Es que, en definitiva, pensar la protesta y ejercer la protesta remite a pensar y a ejercer lo democrático. La protesta como derecho, la protesta como resistencia, la protesta como bandera contra el individualismo, contra la aceptación, contra la quietud y contra el desentendimiento. De eso habla el italiano Antonio Gramsci en su mítico “odio a los indiferentes”: la protesta como rival de la indiferencia, la protesta no egocéntrica y sí asociada, la protesta como rostro de comprometerse.

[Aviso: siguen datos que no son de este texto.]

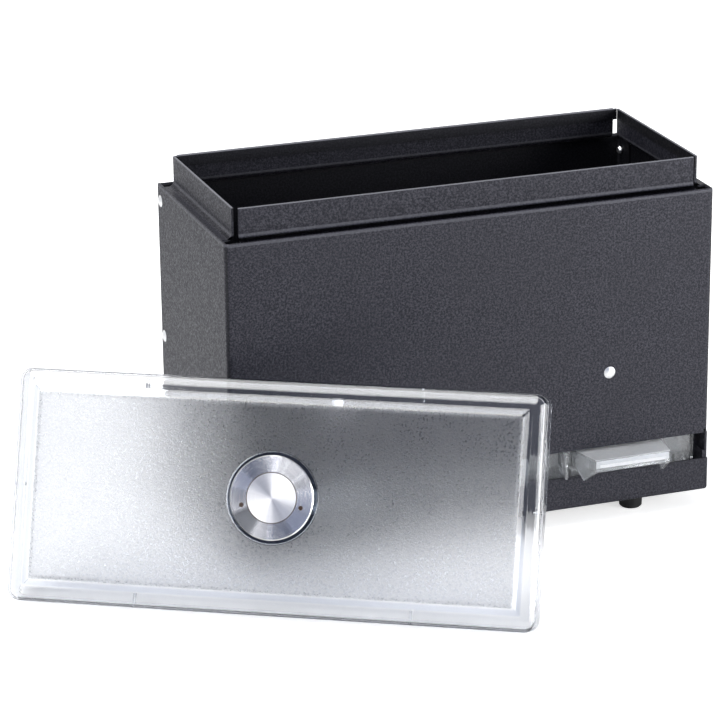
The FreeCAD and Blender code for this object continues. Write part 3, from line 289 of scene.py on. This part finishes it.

Rociado a lo largo de toda una historia por perfumes despolitizantes, seguro que más tibio que otras zonas de la vida que acostumbran arder, de algún modo el deporte protestó. Protestó y algo pasó porque protestó.
No es raro.
Lúcido entre los lúcidos, artista, intelectual y original, el estadounidense John Berger supo entregarle al futuro una síntesis conmovedora: “Protestar es negarnos a ser reducidos a cero y a que se nos imponga el silencio. Por tanto, en cada momento que alguien hace una protesta, por hacerla, se logra una pequeña victoria. El momento, aunque transcurra como cualquier otro momento, adquiere un cierto carácter indeleble. Se va y sin embargo dejó impresa su huella”.
Medio a cero o un cuarto a cero ganó el deporte.
Y acaso mañana pierda de nuevo porque el adversario es gigante.
Pero algo es algo o más que algo.
Y ese algo habilita, con todos los respetos y sin nada personal, un mensaje. Un mensaje de protesta: esta vez, andá a buscarla al ángulo, Schumpeter.